In the redistricting discussions last week several GOP-designed districts were described as "pinwheels", i.e. 3-4 perfectly compact districts that come together and intersect at a point inside a city. I've played around with this a little and I'm actually not convinced pinwheels are an unnatural feature, even if the maps were being designed by a blind algorithm.
Tl;dr - if you take a metropolitan statistical area that has enough people for N districts, and you subtract ~750k people (one district) from each of the densest areas in the MSA, what's left will look like swiss cheese, so the remaining districts won't be as compact.
Conversely, if you divide the MSA into N roughly compact shapes with the densest areas running between or at the intersection of the pseudo-districts, you can be sure of getting N compact districts by transferring people between districts with minimal effect on their shape.

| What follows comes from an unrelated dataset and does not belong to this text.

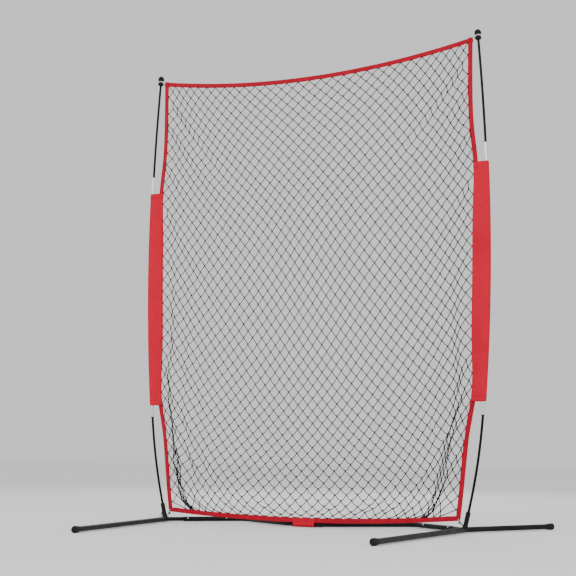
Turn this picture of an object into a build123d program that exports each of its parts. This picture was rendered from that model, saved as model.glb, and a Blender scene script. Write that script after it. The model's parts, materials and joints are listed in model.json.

So non-pinwheel compact districts are possible sometimes (when the swiss cheese map that's left after you subtract the K densest urban districts just happens to split cleanly into N-K compact pieces), but pinwheel compact districts are always possible (usually many options, too)
This isn't to say the pinwheel shapes in the current wave of redistricting weren't intentional retaliation for the Virginia map: at least some of them were. (Thank god.) But you should expect them even in randomly-generated fair maps, because they solve a real geometric problem.
I'm all in favor of giving 800k-citizen municipalities their own districts as often as possible once Dems stop their insane gerrymanders, but in many MSAs with unusual geography (coasts, deserts, corners) or multiple urban clusters, pinwheels are inevitable and proper.